A graduate scheme with a difference, the Barclays Higher Apprenticeship Scheme gives participants the opportunity to undertake a full degree from the London Institute of Banking and Finance while they are working.
Bethan Morgan, 30, had been employed by Barclays for six years when she learned about the scheme.
She says: “There are not many opportunities out there, so when the apprenticeship came up I thought it sounded like a fantastic opportunity.
“I am based in Wales and live on a farm near Llanfair Waterdine, Shropshire, with my family and partner George, a contract shepherd.
“Working in personal banking in the local area meant I talked to farmers a lot and it really gave me the drive to get into it, especially when you can see what they have done with the money Barclays has lent them and how it has changed their lives.
“I met one customer who talked about how they would not have their farm if it was not for the agriculture manager they spoke to at the bank. It made me realise it was what I wanted to do.”
The interview process begins with an online assessment for numeracy skills, then a video interview, before progressing to an assessment centre.
Miss Morgan, who was one of six successful applicants, says: “It is a really thorough application process, but there is no need to worry, as if you are not confident in one area, you can shine elsewhere.”
The scheme, which is the only agricultural apprenticeship programme in banking, involves visiting customers on-farm and shadowing managers before apprentices are given their own portfolio.
She says: “You can learn at your own pace and there is no rush.

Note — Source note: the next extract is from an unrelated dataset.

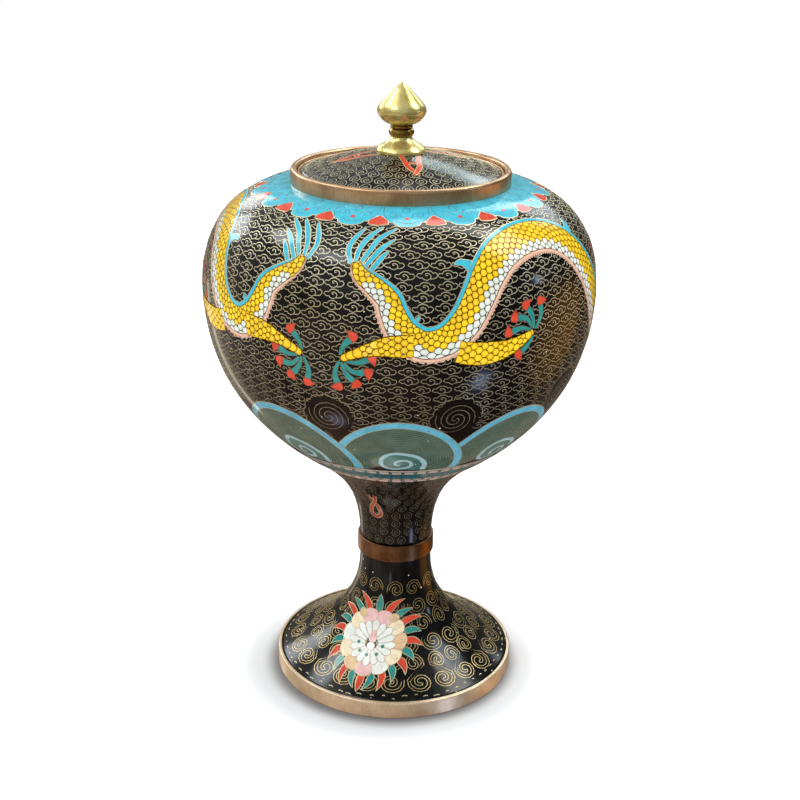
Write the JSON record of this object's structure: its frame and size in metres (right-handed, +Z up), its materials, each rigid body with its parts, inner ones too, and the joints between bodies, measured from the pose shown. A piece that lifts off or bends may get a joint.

Even if you do not have a farming background, you get a crash course in everything, as they really want you to understand agriculture is different to every other type of business.”
The apprenticeship has opened Miss Morgan’s eyes to diversification and its growing importance in the industry.
She says: “Farmers are so passionate about their businesses and are really keen to show you what they are working on. My family farm is a sheep and beef farm, so it has been really interesting learning about something completely different, like dairy or arable farming. This is honestly the best job I have ever had.”